JAKARTA, KOMPAS.TV - Kementerian Keuangan, Bank Indonesia, badan pusat statistik, lalu Kementerian PPN dan Bappenas, satu suara, bahwa ekonomi kuartal dua yang sepekan lagi berakhir, akan tumbuh negatif.
Hanya saja angkanya yang berbeda-beda. Secara teknis, jika pertumbuhan ekonomi Indonesia Negatif, apakah artinya sudah resesi?
Efek jahat Covid-19 semakin menggerogoti tubuh ekonomi. Gelombang PHK, lonjakan kemiskinan, daya beli anjlok, ekspor impor tersendat, inilah detik-detik Indonesia semakin dekat dengan jurang resesi.
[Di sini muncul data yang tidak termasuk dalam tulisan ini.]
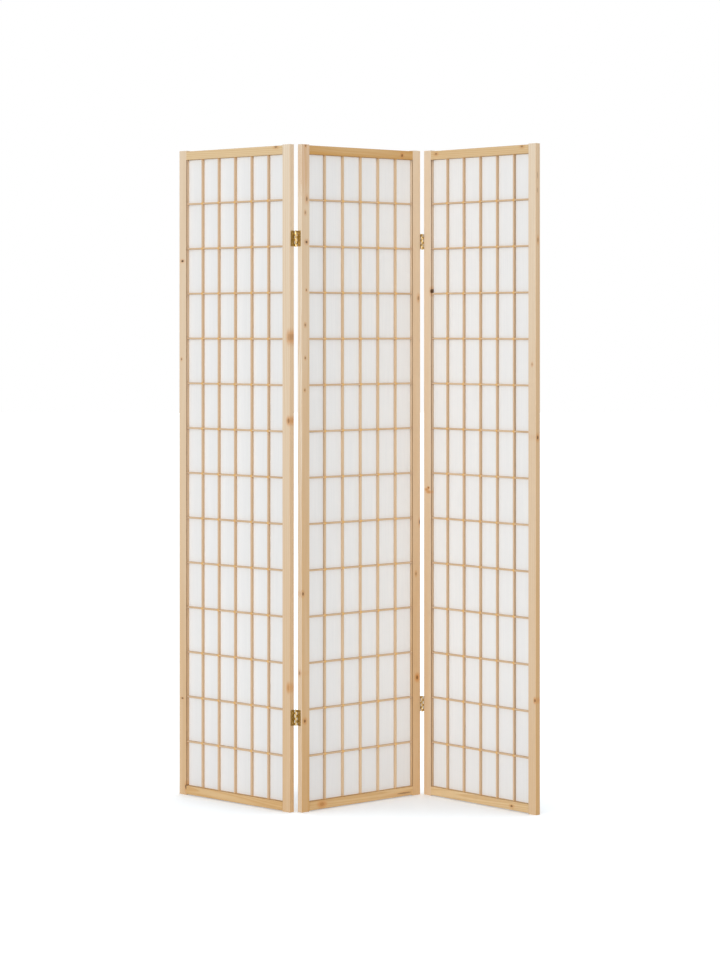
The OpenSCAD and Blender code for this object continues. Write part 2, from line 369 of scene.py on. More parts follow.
def pick(piece, kind, wanted):
    """Select in edit mode just the verts, edges or faces that pass a test."""
    mode = {"verts": "VERT", "edges": "EDGE", "faces": "FACE"}[kind]
    bpy.ops.mesh.select_mode(type=mode)
    bpy.ops.mesh.select_all(action="DESELECT")
    mesh = bmesh.from_edit_mesh(piece.data)
    chosen = [item for item in getattr(mesh, kind) if wanted(item)]
    if not chosen:
        raise RuntimeError(f"{piece.name} has no {kind} to shape there")
    for item in chosen:
        item.select_set(True)
    bmesh.update_edit_mesh(piece.data)


def rise_of(edge, axis):
    """How far an edge runs along an axis."""
    return abs((edge.verts[0].co - edge.verts[1].co).dot(axis))


def ease_bar(piece, axis, radius, end_chamfer):
    """Round the long edges of a bar, and take the sharpness off its sawn ends."""
    with editing(piece):
        pick(piece, "edges", lambda edge: rise_of(edge, axis) > 0.9 * edge.calc_length())
        bpy.ops.mesh.bevel(offset=radius, segments=4, profile=0.5, affect="EDGES", clamp_overlap=False)
        pick(piece, "edges", lambda edge: rise_of(edge, axis) < NEARLY)
        bpy.ops.mesh.bevel(offset=end_chamfer, segments=2, profile=0.5, affect="EDGES", clamp_overlap=False)


def extrude_up(height):
    """Extrude what is selected straight up, or down where the height is negative."""
    bpy.ops.mesh.extrude_region_move(TRANSFORM_OT_translate={"value": (0, 0, height)})


def widen(factor):
    """Scale what is selected across, and leave its height."""
    bpy.ops.transform.resize(value=(factor, factor, 1))


def apply_modifier(piece, kind, **settings):
    """Add a modifier to the piece, set it and apply it."""
    only(piece)
    modifier = piece.modifiers.new(kind.lower(), kind)
    for setting, value in settings.items():
        setattr(modifier, setting, value)
    bpy.ops.object.modifier_apply(modifier=modifier.name)


def ease_edges(piece, width, segments, angle):
    """Round every edge of the piece that is sharper than an angle in degrees."""
    apply_modifier(piece, "BEVEL", width=width, segments=segments, limit_method="ANGLE",
                   angle_limit=math.radians(angle))


def carve(piece, cutter):
    """Cut one shape out of another, and clear the cutter away."""
    apply_modifier(piece, "BOOLEAN", operation="DIFFERENCE", solver="EXACT", object=cutter)
    bpy.data.objects.remove(cutter)


def shade(piece, angle=40):
    """Shade round edges smooth and keep edges that are sharper than an angle in degrees."""
    only(piece)
    bpy.ops.object.shade_smooth_by_angle(angle=math.radians(angle))


def smooth(piece, angle=40):
    """Shade round edges smooth and keep flat faces flat."""
    shade(piece, angle)
    apply_modifier(piece, "WEIGHTED_NORMAL", keep_sharp=True)


def turn_outward(piece):
    """Merge doubles and turn every face outwards."""
    with editing(piece):
        bpy.ops.mesh.select_all(action="SELECT")
        bpy.ops.mesh.remove_doubles(threshold=SAME_POINT)
        bpy.ops.mesh.normals_make_consistent(inside=False)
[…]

Tinggal satu pekan, kuartal dua berakhir. Tetapi, antar lembaga negara punya proyeksi makro ekonomi yang berbeda. Kesamaannya hanya satu, yaitu semuanya memproyeksi ekonomi negatif.
Pada proyeksi pertumbuhan ekonomi kuartal dua, Kementerian Keuangan merilis angka negatif 3,8 persen. Badan pusat statistik minus 4,6 persen, Kementerian PPN dan Bappenas lebih dalam ke minus 5 persen, mendekati megatif 6 persen.
Menurut Menteri Keuangan Sri Mulyani, perbedaan ini menjadi bukti, sangat tidak pastinya pertumbuhan ekonomi.
Kekhawatiran resesi semakin menyengat di tahun ini. Tetapi, penjaga fiskal dan moneter yakin, ekonomi tahun depan akan berbalik.
Di 2021, kementerian keuangan punya asumsi, bahwa pertumbuhan ekonomi Indonesia bergerak antara 4,5 persen sampai 5,5 persen, dengan kurs rupiah terhadap dollar Amerika Serikat 14.500 sampai 15.500.
sedangkan bank indonesia, punya proyeksi pertumbuhan ekonomi tahun depan di 5 sampai 6 persen dan rupiah 13.700 sampai 14.300.
Asumsi ini, menurut ekonom, akan mempengaruhi atusiasme investor, apakah membeli surat utang indonesia atau tidak.
Kembali ke proyeksi pertumbuhan ekonomi negatif di kuartal dua.
Apakah Indonesia sudah pasti resesi? Jawabannya belum tentu. Sebab, Indonesia bisa disebut resesi jika, secara teknis, di kuartal tiga ekonominya juga negatif.
Resesi atau tidak, semua akan bergantung pada iklim dunia usaha dan daya beli, yang menunggu badai Covid-19 sirna.